The project achieved all three of its objectives, which focused on making recommendations to improve the current blast noise assessment and management procedures. In summary:

  1. It is recommended that policy and decision makers move away from using a universal criteria and move towards assessing and managing blast noise on a community-by-community basis, which can be accomplished using the noise monitor technology recently demonstrated in ESTCP project WP-201117.
  2. In terms of community annoyance assessment and management, it is recommended that the LCdn be calculated over a much shorter time window (e.g., 4 weeks, LCdn, 4wk).
  3. In terms of complaint assessment and management, it is recommended that the LCdn calculated on a daily basis be used to manage complaints and that complaint risk should be managed on a community-by-community basis.

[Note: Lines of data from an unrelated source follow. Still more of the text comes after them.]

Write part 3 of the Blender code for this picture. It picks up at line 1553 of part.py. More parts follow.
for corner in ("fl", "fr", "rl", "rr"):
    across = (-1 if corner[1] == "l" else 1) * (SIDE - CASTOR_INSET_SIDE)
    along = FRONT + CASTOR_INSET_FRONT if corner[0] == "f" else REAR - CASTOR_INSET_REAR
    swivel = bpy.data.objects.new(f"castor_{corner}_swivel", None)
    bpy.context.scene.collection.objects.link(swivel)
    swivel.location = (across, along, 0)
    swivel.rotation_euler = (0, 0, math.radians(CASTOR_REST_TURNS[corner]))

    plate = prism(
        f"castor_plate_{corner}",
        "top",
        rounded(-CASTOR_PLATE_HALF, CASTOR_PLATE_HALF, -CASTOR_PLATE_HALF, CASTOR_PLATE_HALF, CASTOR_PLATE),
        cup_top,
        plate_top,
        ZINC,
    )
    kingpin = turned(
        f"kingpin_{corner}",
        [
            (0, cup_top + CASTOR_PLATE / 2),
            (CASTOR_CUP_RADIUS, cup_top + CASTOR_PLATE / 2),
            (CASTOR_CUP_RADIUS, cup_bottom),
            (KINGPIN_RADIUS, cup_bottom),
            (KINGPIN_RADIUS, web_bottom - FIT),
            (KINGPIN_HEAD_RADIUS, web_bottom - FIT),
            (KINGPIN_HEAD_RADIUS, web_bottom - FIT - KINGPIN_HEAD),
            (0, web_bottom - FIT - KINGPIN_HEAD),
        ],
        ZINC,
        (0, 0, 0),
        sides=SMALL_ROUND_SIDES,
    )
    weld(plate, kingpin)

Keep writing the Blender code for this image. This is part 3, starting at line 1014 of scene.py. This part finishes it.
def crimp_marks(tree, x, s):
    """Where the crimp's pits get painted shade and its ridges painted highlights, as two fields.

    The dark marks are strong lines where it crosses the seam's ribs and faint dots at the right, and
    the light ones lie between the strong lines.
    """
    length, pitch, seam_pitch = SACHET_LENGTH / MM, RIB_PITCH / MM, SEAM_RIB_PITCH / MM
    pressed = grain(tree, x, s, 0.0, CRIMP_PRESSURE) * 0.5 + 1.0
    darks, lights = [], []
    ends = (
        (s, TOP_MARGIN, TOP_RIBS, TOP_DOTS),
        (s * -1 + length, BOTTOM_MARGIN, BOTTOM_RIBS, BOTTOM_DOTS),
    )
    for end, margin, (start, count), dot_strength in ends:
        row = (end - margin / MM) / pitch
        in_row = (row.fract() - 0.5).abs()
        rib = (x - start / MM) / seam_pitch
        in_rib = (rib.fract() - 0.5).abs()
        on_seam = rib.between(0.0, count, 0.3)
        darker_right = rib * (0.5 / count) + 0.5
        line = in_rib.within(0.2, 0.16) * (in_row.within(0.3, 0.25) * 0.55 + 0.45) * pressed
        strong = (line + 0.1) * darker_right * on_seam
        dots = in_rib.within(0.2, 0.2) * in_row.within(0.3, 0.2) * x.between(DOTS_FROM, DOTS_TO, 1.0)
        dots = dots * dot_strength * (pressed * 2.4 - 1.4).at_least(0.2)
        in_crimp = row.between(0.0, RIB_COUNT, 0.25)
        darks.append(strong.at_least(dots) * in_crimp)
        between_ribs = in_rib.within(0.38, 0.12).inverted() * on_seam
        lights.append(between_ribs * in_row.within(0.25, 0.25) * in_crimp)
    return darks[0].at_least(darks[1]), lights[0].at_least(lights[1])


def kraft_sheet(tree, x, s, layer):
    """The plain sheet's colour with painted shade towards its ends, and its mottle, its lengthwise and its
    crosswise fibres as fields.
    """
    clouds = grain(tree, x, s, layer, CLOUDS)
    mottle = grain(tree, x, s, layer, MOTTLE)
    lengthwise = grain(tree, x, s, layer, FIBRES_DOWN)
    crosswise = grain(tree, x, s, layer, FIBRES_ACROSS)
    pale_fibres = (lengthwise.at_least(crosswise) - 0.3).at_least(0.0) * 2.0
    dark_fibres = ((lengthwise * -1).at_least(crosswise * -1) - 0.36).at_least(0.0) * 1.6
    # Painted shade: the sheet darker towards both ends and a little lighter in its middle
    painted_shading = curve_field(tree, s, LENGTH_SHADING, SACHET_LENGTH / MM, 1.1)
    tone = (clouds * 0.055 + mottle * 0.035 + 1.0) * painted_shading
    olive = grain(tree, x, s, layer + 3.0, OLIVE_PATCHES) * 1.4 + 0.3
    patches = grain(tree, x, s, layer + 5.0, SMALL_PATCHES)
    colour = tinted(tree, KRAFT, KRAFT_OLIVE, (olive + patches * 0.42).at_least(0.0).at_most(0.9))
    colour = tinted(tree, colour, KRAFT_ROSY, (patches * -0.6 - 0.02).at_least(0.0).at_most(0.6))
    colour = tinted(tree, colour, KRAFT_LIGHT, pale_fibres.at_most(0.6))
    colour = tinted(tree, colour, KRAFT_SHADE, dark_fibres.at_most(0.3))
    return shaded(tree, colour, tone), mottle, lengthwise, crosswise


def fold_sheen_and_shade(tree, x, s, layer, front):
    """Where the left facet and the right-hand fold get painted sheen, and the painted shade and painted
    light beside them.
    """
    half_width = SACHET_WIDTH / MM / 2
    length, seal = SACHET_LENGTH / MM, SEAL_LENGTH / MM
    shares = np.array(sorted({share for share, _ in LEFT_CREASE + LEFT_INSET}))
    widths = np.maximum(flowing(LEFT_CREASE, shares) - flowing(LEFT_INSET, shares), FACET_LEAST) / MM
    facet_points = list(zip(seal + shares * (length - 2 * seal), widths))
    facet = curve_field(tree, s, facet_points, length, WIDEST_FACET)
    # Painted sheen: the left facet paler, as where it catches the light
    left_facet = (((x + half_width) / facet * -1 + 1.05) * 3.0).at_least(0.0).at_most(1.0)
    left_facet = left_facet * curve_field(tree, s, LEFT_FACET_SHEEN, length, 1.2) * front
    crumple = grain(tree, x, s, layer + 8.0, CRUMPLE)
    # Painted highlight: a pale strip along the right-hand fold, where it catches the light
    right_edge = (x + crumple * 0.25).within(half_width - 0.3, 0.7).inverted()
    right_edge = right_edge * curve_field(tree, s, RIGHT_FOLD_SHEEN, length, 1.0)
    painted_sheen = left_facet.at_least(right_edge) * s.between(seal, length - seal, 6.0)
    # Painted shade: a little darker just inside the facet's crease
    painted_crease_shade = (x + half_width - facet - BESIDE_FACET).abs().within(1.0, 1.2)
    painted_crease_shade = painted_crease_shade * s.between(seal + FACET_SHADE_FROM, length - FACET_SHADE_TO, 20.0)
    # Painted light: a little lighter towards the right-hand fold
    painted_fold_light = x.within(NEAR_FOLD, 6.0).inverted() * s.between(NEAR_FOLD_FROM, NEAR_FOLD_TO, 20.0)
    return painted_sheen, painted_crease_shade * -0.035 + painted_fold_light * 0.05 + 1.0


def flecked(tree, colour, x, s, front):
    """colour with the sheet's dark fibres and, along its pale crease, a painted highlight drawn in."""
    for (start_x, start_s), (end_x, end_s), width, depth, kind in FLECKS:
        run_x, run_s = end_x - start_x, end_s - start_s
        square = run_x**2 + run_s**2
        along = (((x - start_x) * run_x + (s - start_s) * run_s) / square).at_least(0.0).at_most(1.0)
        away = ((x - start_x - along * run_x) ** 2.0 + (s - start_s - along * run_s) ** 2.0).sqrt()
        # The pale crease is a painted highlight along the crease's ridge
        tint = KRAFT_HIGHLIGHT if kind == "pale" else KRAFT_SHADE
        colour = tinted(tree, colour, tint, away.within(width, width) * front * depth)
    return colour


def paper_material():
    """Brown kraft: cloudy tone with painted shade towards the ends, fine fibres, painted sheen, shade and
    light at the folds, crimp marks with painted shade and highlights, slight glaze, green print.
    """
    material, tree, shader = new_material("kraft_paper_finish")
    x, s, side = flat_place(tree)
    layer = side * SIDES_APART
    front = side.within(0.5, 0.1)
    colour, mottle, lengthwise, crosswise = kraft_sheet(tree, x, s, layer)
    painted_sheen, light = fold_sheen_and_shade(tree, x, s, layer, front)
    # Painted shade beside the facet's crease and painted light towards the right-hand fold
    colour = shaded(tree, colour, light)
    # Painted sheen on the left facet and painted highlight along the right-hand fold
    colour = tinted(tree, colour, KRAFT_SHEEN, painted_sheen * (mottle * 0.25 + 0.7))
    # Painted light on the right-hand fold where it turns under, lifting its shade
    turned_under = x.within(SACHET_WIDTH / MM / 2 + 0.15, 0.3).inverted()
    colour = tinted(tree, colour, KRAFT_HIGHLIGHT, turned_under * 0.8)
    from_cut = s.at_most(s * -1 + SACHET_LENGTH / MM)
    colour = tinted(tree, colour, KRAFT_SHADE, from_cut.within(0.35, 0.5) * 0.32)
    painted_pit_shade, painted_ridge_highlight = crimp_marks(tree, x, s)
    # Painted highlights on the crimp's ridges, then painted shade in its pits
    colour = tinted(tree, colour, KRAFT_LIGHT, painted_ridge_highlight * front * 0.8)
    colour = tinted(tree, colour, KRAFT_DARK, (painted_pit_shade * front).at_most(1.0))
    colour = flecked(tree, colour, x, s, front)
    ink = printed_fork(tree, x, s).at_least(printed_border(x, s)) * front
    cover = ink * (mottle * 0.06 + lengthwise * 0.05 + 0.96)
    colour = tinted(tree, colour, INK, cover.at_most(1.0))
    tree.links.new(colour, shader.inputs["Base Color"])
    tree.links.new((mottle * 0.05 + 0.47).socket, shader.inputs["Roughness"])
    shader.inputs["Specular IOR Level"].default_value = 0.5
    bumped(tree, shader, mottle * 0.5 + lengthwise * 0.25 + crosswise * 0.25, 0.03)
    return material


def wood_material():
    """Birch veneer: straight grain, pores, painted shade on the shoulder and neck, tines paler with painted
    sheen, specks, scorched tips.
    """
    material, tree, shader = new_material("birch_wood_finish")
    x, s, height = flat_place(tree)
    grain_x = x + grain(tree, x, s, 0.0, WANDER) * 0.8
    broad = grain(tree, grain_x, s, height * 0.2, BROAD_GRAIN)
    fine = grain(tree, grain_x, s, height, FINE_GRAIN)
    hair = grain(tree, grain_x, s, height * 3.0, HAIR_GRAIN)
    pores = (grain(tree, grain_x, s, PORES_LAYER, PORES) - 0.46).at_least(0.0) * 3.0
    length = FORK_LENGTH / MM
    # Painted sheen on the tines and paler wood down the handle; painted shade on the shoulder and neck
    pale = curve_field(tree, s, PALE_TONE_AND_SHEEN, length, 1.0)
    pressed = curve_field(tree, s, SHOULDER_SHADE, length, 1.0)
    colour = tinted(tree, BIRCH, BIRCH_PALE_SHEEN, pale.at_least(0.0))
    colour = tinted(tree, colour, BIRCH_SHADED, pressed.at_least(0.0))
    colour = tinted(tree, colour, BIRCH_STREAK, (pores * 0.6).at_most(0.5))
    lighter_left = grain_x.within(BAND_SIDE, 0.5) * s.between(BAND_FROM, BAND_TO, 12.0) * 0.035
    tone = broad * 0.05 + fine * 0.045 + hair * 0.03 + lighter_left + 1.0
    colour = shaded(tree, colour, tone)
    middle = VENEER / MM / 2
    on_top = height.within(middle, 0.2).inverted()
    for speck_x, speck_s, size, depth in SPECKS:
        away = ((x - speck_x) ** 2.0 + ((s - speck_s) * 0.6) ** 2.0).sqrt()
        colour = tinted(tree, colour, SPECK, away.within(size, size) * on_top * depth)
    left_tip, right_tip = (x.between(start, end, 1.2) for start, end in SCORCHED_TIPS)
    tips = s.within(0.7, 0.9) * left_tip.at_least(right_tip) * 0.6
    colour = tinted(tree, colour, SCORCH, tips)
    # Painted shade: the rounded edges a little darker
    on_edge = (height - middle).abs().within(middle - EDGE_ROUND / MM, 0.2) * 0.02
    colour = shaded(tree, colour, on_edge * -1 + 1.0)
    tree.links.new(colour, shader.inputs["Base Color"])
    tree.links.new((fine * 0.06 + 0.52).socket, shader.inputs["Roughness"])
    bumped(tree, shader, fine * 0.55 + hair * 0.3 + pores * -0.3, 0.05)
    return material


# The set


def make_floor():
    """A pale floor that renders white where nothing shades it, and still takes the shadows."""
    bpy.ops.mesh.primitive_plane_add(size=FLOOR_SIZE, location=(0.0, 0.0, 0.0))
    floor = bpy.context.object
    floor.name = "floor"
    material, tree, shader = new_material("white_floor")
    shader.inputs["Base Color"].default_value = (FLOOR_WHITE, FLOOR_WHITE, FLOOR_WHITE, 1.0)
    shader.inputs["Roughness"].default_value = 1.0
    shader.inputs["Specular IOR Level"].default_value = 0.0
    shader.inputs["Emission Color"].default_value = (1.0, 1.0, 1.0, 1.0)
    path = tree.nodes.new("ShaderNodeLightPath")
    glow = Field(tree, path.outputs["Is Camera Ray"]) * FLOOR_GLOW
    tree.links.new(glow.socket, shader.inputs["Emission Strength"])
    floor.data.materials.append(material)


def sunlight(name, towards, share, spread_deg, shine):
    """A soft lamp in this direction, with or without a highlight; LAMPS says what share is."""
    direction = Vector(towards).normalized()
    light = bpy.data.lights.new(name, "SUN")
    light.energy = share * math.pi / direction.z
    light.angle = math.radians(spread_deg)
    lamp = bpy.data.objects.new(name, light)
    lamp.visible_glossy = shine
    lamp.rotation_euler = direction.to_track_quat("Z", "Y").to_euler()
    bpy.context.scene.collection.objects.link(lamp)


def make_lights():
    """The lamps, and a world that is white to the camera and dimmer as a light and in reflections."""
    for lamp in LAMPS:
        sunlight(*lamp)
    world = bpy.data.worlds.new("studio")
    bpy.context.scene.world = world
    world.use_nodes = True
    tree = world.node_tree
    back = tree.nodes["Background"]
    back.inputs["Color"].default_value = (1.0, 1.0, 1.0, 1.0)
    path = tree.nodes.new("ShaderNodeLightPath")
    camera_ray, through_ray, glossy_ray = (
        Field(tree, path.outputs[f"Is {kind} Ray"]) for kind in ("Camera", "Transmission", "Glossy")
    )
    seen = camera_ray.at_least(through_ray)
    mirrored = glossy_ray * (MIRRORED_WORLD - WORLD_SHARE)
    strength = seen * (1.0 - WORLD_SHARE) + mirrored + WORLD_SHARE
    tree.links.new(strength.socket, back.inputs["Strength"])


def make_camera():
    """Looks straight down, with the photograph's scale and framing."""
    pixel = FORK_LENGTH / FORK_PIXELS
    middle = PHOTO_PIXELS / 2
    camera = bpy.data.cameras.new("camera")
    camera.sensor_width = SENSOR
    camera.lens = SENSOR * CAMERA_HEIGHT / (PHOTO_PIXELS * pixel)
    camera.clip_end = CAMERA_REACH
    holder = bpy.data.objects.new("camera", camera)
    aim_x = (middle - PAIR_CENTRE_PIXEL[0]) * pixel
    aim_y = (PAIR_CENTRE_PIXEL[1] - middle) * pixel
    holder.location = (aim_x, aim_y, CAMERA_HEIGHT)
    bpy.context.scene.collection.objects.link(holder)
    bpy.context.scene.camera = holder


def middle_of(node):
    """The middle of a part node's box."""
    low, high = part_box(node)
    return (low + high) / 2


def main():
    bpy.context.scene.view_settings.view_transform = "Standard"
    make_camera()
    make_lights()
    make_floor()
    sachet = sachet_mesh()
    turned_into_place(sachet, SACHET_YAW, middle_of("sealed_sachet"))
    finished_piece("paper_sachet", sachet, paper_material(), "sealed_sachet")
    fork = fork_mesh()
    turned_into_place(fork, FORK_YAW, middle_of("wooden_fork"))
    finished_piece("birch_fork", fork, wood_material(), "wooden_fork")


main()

  4. In terms of the daily LCdn (LCdn, 24hr) levels, evidence was found that there is an increase in the percentage of the community that will be highly annoyed when the levels exceed 60 dB and an increase in the percentage of the community that will be not at all annoyed if levels are below 45 dB.
  5. In terms of single event levels, the project team recommends using the C-weighted sound exposure (CSEL or LCE) level. The project team suggests implementing a universal policy that no community should be exposed to an LCE of 118 dB, and that caution should be exercised if the single event levels approach or exceed 112 dB.